* _Given data_
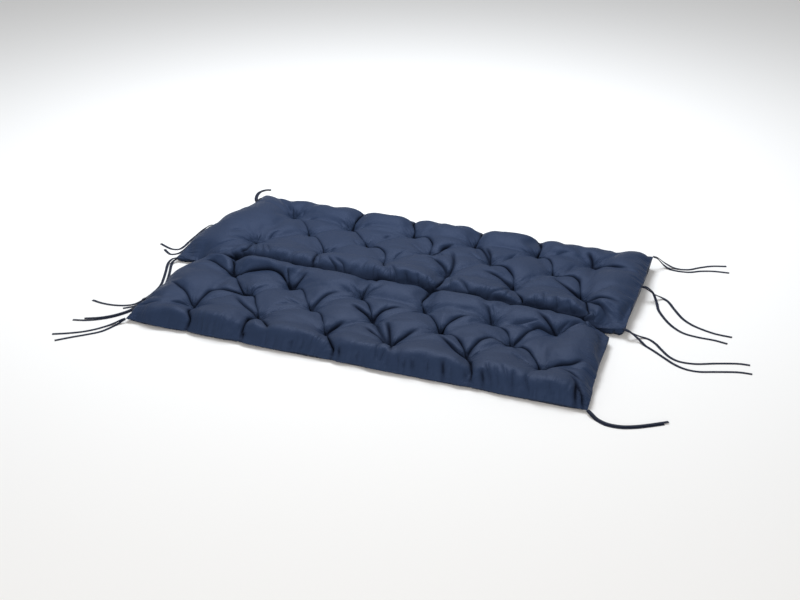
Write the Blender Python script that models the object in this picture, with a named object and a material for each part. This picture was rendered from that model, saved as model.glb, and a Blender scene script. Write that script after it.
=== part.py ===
"""A tufted bench cushion, opened out flat: a seat half and a back half sewn together along a fold.

Metres, +Z up. The cushion rests on z = 0 with its length along X and the back half towards +Y. It is
one filled solid. Each strand of its tie tapes is a flat strap of its own, which starts at the seam.
"""
import math
from collections import namedtuple

import bmesh
import bpy
from mathutils import Vector

# ---- Driving dimensions of the cushion ----------------------------------------------------------
DEPTH = 0.980             # front edge of the seat to rear edge of the back, along Y
TUFT_PITCH = 0.216        # between the tufts of one row
ROW_PITCH = 0.118         # between the rows of tufts in one half
TUFTS_PER_LONG_ROW = 6    # the front and rear row of a half; the middle row has one tuft less
FOLD_TO_ROW = 0.128       # the fold line to the nearest row of tufts, in both halves
TUFT_CENTRE_X = 0.039     # middle of the long rows of the seat; the filling has crept to the left
BACK_SHIFT_X = -0.011     # how far the back half's tufts lie beside the seat's
CROWN = 0.073             # height of a full puff above the surface it lies on
UNEVEN = 0.003            # how much the puffs differ in height

# How the cloth rises from a seam: the distance over which it reaches its full height.
END_RISE = 0.065
FRONT_RISE = 0.050
REAR_RISE = 0.070
SEAT_FOLD_RISE = 0.115
BACK_FOLD_RISE = 0.050
FOLD_FULLNESS = 0.13      # the share of the full height that is left at the sewn fold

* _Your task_
Write out the listing's lines exactly, from its first line through the line that contains "along a fold.", and stop there.

* _Answer_
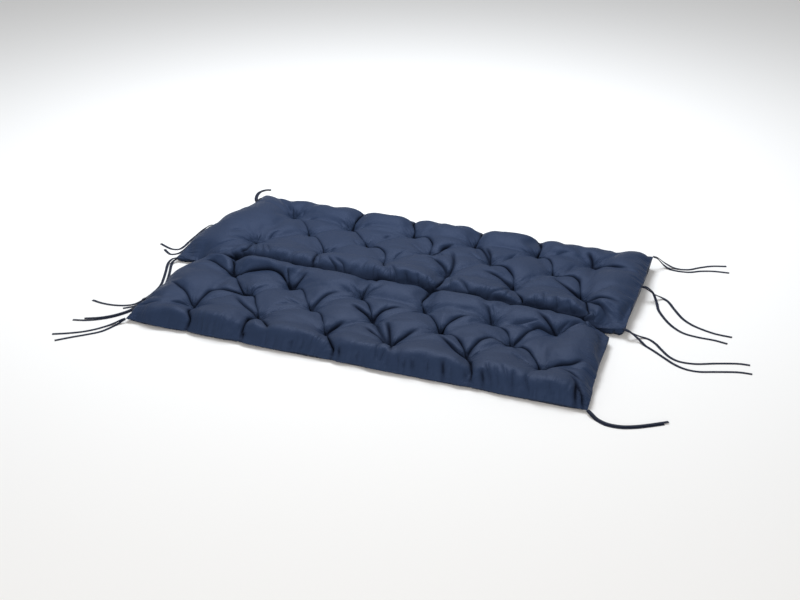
Write the Blender Python script that models the object in this picture, with a named object and a material for each part. This picture was rendered from that model, saved as model.glb, and a Blender scene script. Write that script after it.
=== part.py ===
"""A tufted bench cushion, opened out flat: a seat half and a back half sewn together along a fold.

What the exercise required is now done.